Full-cycle returns on exploration wells are expected to reach an average of 11% per well – up from only 3% in 2014, Dr Latham said. “We calculate this by modeling the cost of the exploration well versus the value of the discovery and the cost of developing the discovery. The lower the post-tax cost of the well, the higher the return of the well can be.” If the drilling industry continues to transform itself into a leaner enterprise, he added, it could reach full-cycle returns up to 15% per well by 2020.
One of the most important ways in which well designs are contributing to better performance and lower cost is simplification. Many operators are opting to drill shallower wells. The average total depth of an offshore exploration well was approximately 11,150 ft (3,400 m) in 2016, down from an average 13,450 ft (4,100 m) in 2013.
“There’s less appetite for deepening wells in hopes of another find,” Dr Latham explained. “If the primary objective is at a certain depth, most operators will leave it at that instead of drilling down another half kilometer or so, looking for whatever may lie deeper down.”
Other examples of simplification include less coring, less sidetracking, and less sophisticated logging and data gathering programs.
The result is offshore exploration wells are now being drilled approximately three weeks faster – 55 days in 2016 compared with 75 days in 2013. The high-grading of rig fleets has also helped in this achievement, he noted, because operators are able to hire the best drilling rigs with the best equipment and the highest-performing crews. “With so much of the drilling fleet idle, operators are clearly going to be using the more capable end of the fleet,” he said.
More with less
Statoil is aggressively examining all aspects of its business to reduce costs. In drilling, the operator has been able to increase its efficiency so that it was able to drill 394 ft/day (120 m/day) in 2016, compared with 246 ft/day (75 m/day) in 2013.
“We set up a detailed plan around the drilling procedures we wanted to improve – everything from connections on the rig floor to circulating to oil cleaning – all of that has been fine-tuned,” said Per Haaland, Statoil Vice President Drilling and Well, Efficiency and Rig Management. “We set short-term goals with the crews and gave them consistent feedback. Eventually we reached our long-term goal of 50% improvement.”
This efficiency gain has allowed Statoil to drill more wells even as the company has reduced its rig capacity by 30% over the past three years. In 2016, Statoil delivered 119 wells, including multilateral wells – which is six more than the planned 113. For 2017, the company expects to deliver approximately the same number of wells – but likely on a slightly tighter drilling budget than in 2016, which was approximately $6.5 billion (NOK 56 billion).
“We are still finalizing the budget, but we don’t expect any increase in drilling spend, and it may even go down a bit,” Mr Haaland said. “Aside from the efficiency improvements, we are also designing simplified wells, and we are designing the wells to a cost target. That is our main contribution to reducing costs as an operator.”
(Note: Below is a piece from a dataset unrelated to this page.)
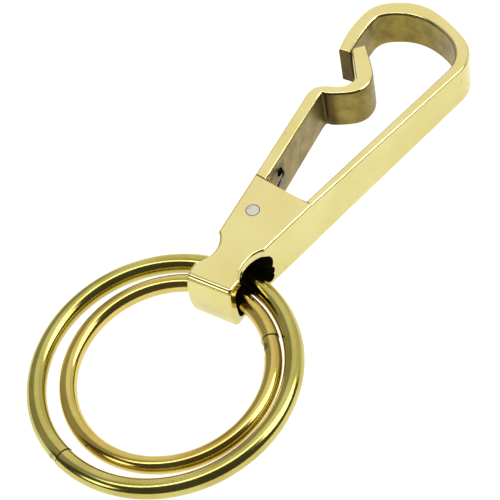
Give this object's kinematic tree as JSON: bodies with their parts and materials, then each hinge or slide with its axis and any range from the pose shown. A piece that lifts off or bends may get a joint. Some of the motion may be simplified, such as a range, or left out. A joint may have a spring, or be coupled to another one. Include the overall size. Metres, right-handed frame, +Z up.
{
  "type": "snap-hook key clip",
  "caption": "Brass fish-hook key clip lying flat: a sprung gate with an S-shaped thumb notch, and round-wire rings through its loop.",
  "frame": {"origin": "middle of the bounding box in plan, on the surface that the clip lies on", "axes": "+Y from the rings to the top of the hook, +Z up from the clip's back to its front face, +X to the side of the spine"},
  "size_m": [0.0398, 0.093, 0.0085],
  "materials": {
    "clip_brass": "polished cast brass",
    "ring_brass": "polished drawn wire",
    "small_ring_brass": "polished drawn wire",
    "pin_steel": "dressed flush",
    "spring_steel": "drawn spring wire"
  },
  "bodies": {
    "clip": {"clip_body": "clip_brass", "clip_pivot_pin": "pin_steel", "clip_gate_spring": "spring_steel"},
    "clip_gate": {"clip_gate": "clip_brass"},
    "large_ring": {"large_ring": "ring_brass"},
    "small_ring": {"small_ring": "small_ring_brass"}
  },
  "joints": [
    {"name": "clip_gate_hinge", "type": "hinge", "parent": "clip", "child": "clip_gate", "pos_m": [0.00011, -0.0004, 0.00425], "axis": [0, 0, -1], "range_deg": [0, 15], "stiffness_Nm_per_rad": 0.05, "springref_deg": -20.05, "deforming": ["clip_gate_spring"]},
    {"name": "large_ring_swing", "type": "hinge", "parent": "clip", "child": "large_ring", "pos_m": [-0.00004, -0.00825, 0.00342], "axis": [-1, 0, 0], "range_deg": [-90, 90]},
    {"name": "small_ring_swing", "type": "hinge", "parent": "clip", "child": "small_ring", "pos_m": [0.00062, -0.01155, 0.00359], "axis": [-1, 0, 0], "range_deg": [-45, 38]}
  ]
}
However, in order to push efficiency even higher going forward, Mr Haaland said the industry will have to reexamine the structure of service contracts, as well as the structure of compensation for service companies. “We are moving toward more integration of services and fewer service companies onboard the rig,” he said. “Things like casing running and mud treatment services – we want drilling contractors to take responsibility for those things.”
More integration would also allow service companies to collaborate better for a more efficient drilling program, he noted. “The model of integration would allow us to tender all services together at one time, which would give the companies incentive to work together because they are all working toward a common goal.”
In fact, Statoil believes that there is potential to reduce the headcount on drilling rigs by 30%. This can be achieved by moving jobs, such as directional drilling and the operation of remotely operated vehicles (ROVs), to the shore. “In Norway, we work in an area with a very good infrastructure. We have 4G networks over the southern part of the shelf, which allows us to run our ROVs from shore. That’s something we’ve tested. So why do we need an ROV crew with six people on the rig when you can do it from shore over a 4G connection?”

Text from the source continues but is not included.